All this is not to say that the aforementioned features of the language aren’t extremely useful when it comes to unit testing, and in certain circumstances we are empowered to grease the cogs when we need to. Compared with static-typed, older-generation languages, as long as one takes care to establish an approach to avoid some of the pitfalls, writing unit tests in Python can be clean and easy.
Setting up a test case
This example is based on a MVC-style controller class used in an software update application. This controller contains some of the business logic of the application, for example determining whether a check for software updates can and should be made, based on whether there’s an internet connection available, and when the last check as performed.
To get started, here’s the test case setUp method:
import unittest
from unittest.mock import patch, call, Mock
from update_controller import UpdateController
class UpdateControllerTestCase(unittest.TestCase):
def setUp(self):
# Mock objects and methods
self.mock_logger = Mock()
self.mock_network_model = Mock()
self.mock_update_model = Mock()
self.mock_view_manager = Mock()
# Create the object under test
self.update_controller = UpdateController(
self.mock_logger,
self.mock_update_model,
self.mock_network_model,
self.mock_view_manager,
)
The first thing to mention here is how simple it is to create the mocks. We import the in-built Mock class, create our mock dependencies using it, and inject them into the controller instance being tested.
That’s it.
Having done a lot of unit testing in C++, the first time I saw this my mind was blown.
But it gets better. Let’s look a our first test, which can be described as: “If an internet connection is available, but we’ve already checked for updates today, we don’t check again."
def test_checks_for_updates_only_if_not_checked_so_far_today(self):
# Setup
self.mock_network_model.check_for_internet_connection.return_value = True
self.mock_update_model.has_checked_today.return_value = True
# Run
self.update_controller.start()
# Test
self.mock_update_model.check_for_updates.assert_not_called()
So the first thing:
mock_network_model.check_for_internet_connection.return_value = True
How freaking incredible is that?
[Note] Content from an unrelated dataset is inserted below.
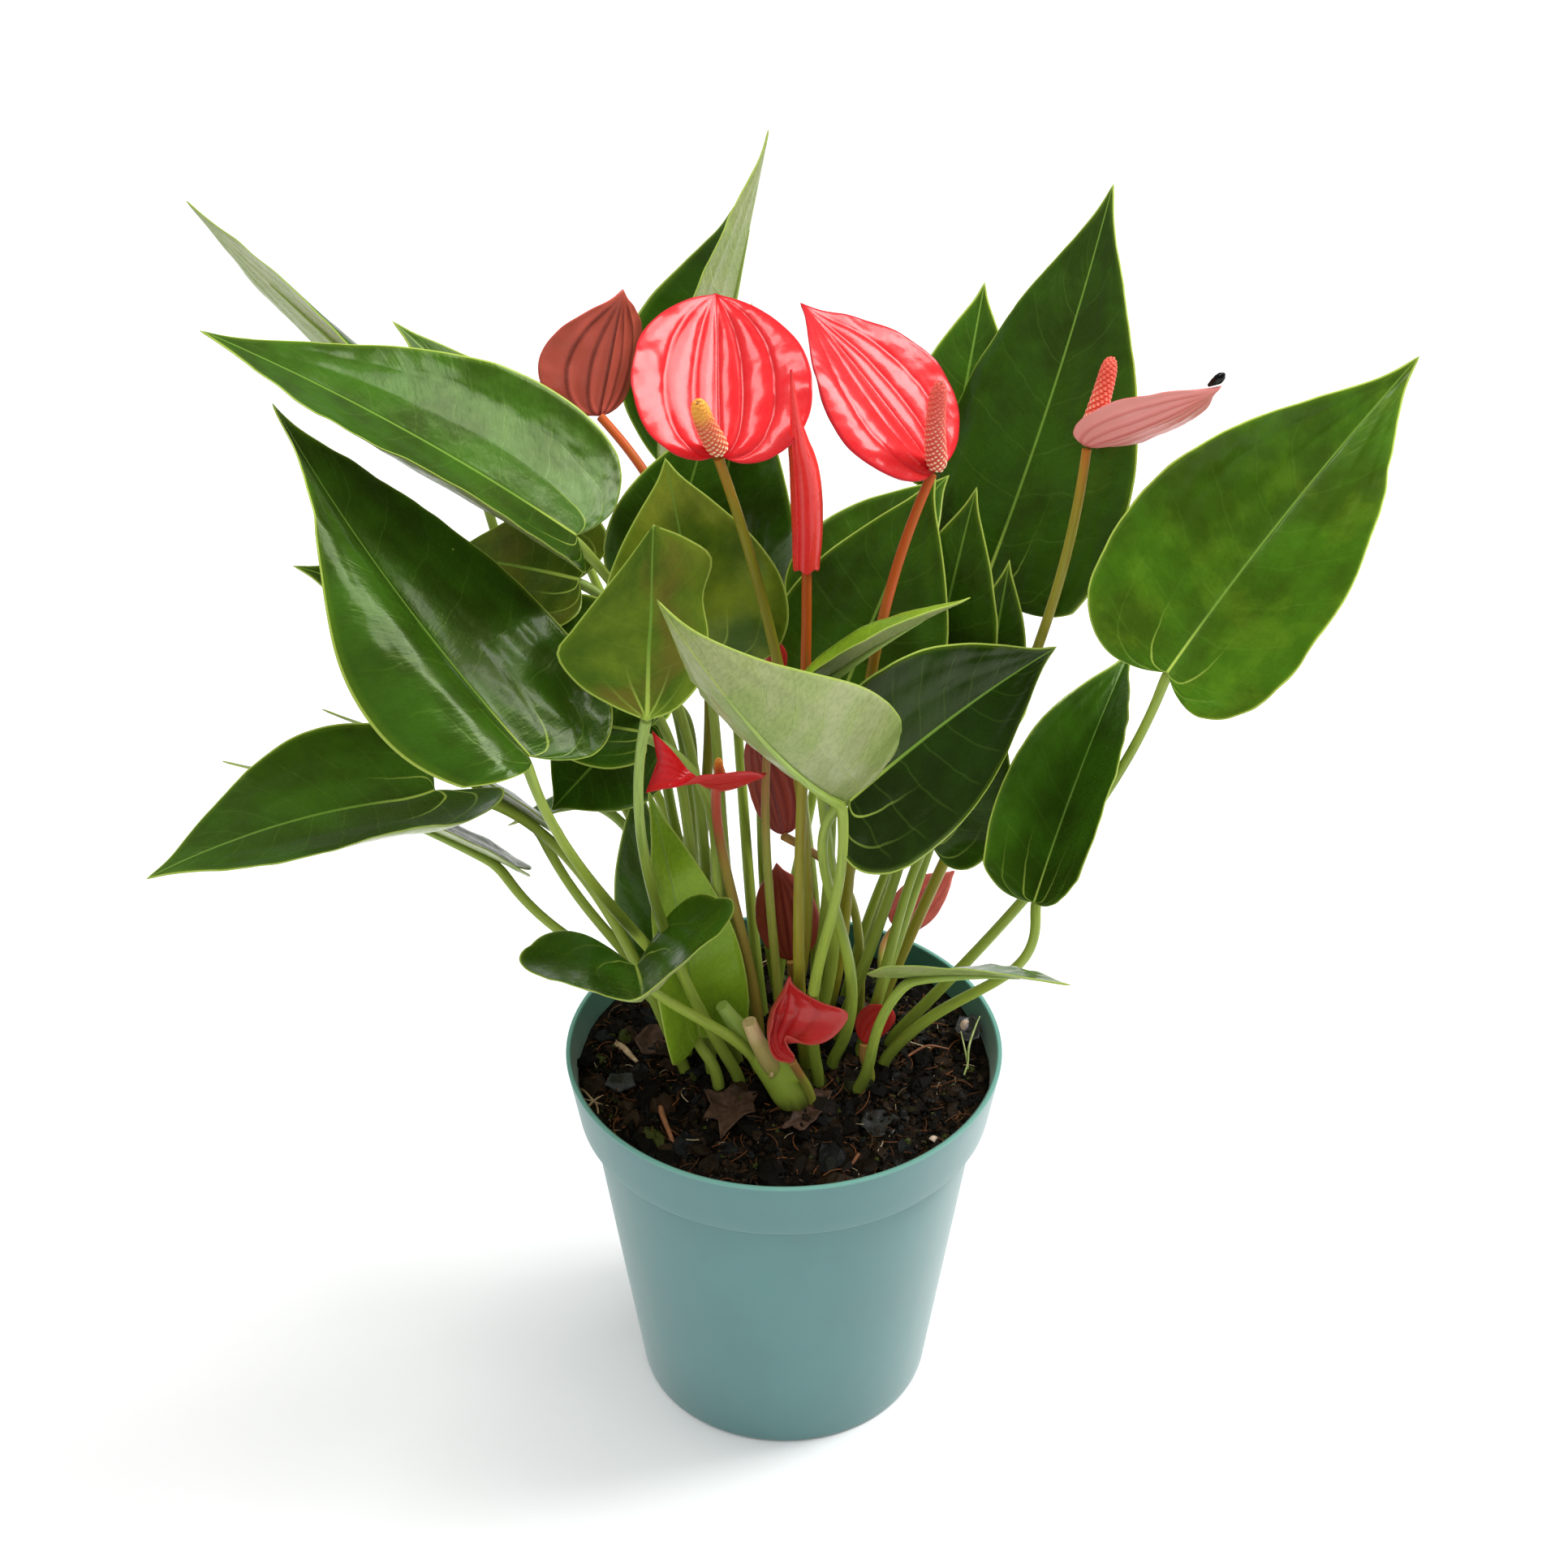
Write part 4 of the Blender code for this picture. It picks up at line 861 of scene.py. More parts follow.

There’s nothing hidden here, we simply tell the framework that there’s a method called check_for_internet_connection on the network model, and if and when it is called, it should return True. The magic of Python.
Asserting the behaviour of the controller is equally simple:
mock_update_model.check_for_updates.assert_not_called()
Let’s look at a slightly more complicated example. The controller contains a method called wait_or_exit which is similar to a sleep but allows the program to handle signals (for example to exit) while execution is paused. We don’t really want to do this in our tests, so as a special case, we patch this method in setUp:
def setUp(self):
...
# Special mock: don't actually sleep when wait_or_exit() is called
self._mock_wait_method = patch.object(self.update_controller, "wait_or_exit")
self._mock_wait_method.start()
def tearDown(self):
self._mock_wait_method.stop()
Now we can test as follows:
def test_if_no_internet_checks_again_after_ten_seconds(self):
# Setup
self.mock_network_model.check_for_internet_connection.side_effect = [
False,
False,
True,
]
# Run
self.update_controller.start()
# Test
self.update_controller.wait_or_exit.assert_has_calls([call(10), call(10)])
Here we are using the side_effect pattern to indicate that the first two times the check_for_internet_connection method is called on the mock it should return False, but on the third time return True.
Then we then are asserting that the wait_or_exit method was called twice (i.e. ten second delays between checks for internet connectivity).
Sure, we could have some kind of utility class passed in as another dependency to perform what is essentially a sleep, but this illustrates an alternative which in certain circumstances can be legitimate.